The poor bloke would go apoplectic if anybody pointed this out to him, but the main fruit of his long and active life was the unwillingness of many Anglican Catholics to use any of the Eucharistic prayers authorised by the Church of England. All those decades of Liturgical Revision since the 1920s, Green Books and Orange books and 1927 and 1928 and goodness knows what,  Series One, Two, Three ... the Alternative Service Book and Common Worship ... mostly with options galore ... and "Catholics in the Church of England" still don't have one single usable Eucharistic Prayer!

Even 'Non-Conformist' churches use 'offer' language nowadays; I've heard it among Methodists and URC: after all, it is based on a diachronic and synchronic ecumenical consensus. But not in Buchanan's C of E. Paradoxically, the 'Reformation' body which retained the most 'Catholic' doctrines, traditions, and structures became, in the second half of the twentieth century, the most inflexibly anti-Catholic of the whole lot in its refusal to allow any approximation, however ambiguous, to Catholic doctrine in its Eucharistic rites. The dear old whore (I say this with great affection and in my very friendliest tones) is now Liberal in ethical matters and Church Order; and extreme Proddy in the texts of her worship.

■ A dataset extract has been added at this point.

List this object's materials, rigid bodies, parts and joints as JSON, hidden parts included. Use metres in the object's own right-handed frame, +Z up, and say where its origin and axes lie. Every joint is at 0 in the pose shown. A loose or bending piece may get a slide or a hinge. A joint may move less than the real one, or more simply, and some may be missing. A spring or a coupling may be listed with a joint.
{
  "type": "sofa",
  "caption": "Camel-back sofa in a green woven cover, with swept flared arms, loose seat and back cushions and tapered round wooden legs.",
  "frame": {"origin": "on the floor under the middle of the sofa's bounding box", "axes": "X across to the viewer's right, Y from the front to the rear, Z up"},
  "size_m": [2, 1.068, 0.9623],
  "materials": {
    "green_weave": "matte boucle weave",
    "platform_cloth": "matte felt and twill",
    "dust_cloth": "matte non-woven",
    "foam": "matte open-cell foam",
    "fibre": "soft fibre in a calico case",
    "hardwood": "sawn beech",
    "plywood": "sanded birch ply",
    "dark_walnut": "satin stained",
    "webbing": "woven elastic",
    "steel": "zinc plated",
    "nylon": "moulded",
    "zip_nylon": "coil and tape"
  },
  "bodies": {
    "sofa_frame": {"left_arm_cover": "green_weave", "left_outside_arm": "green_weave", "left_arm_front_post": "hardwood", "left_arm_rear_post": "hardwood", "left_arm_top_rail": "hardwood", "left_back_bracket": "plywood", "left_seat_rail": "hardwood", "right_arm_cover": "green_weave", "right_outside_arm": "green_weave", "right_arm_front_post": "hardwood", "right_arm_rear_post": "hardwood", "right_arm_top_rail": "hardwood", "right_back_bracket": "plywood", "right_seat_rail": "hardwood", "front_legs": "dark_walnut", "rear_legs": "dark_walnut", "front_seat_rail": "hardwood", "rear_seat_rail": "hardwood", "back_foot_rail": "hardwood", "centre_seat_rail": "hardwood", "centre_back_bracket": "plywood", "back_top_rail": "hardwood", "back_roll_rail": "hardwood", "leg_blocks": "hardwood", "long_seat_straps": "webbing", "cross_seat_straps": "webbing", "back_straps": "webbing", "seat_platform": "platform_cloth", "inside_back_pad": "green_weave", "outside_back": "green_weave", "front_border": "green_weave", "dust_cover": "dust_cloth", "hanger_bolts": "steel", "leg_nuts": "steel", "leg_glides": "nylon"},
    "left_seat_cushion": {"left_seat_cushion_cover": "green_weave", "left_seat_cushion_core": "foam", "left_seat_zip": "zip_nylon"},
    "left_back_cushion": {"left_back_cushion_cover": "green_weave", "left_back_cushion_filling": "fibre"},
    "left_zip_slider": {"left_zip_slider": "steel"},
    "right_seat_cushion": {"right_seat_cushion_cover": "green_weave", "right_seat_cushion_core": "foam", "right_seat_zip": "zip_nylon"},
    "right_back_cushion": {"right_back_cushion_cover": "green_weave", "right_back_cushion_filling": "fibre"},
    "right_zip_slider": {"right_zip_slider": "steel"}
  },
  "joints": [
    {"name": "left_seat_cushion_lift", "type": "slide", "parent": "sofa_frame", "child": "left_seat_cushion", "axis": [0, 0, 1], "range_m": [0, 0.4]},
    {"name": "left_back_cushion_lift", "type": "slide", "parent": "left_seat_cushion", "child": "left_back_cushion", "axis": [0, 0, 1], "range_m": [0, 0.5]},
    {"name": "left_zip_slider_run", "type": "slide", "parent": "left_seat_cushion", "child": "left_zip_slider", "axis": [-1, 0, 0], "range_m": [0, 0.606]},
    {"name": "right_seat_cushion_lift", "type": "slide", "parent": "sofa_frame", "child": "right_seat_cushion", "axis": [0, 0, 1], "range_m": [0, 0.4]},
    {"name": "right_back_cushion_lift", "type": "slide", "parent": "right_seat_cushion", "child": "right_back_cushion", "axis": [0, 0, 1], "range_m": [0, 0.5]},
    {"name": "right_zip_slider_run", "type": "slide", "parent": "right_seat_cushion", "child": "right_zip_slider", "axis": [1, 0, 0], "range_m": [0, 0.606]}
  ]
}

There are rumours that in some secret Vatican angulo a Eucharistic Prayer is being confected which may be used by both Catholics and Protestants. I wonder if it will be usable by Evangelical Anglicans ... if it includes any suggestion of 'offering' the Eucharistic Elements, it won't be. Secondly, I wonder if it will be usable by Byzantines. When, in 1928, the Church of England proposed a revision which included an Epiclesis, Orthodox critics made very clear that that Epiclesis did not match up to Byzantine standards. Orthodox can be very rigid!

While we remained in the C of E, we 'papalists', of course, used the rites of 'another Church'. But for those of you who turned down Pope Benedict's offer and are still hunkering down in the bilge water of Old Mother Damnable, the only liturgies legally available to you are perched on the extreme 'left' wing of the Reformation spectrum!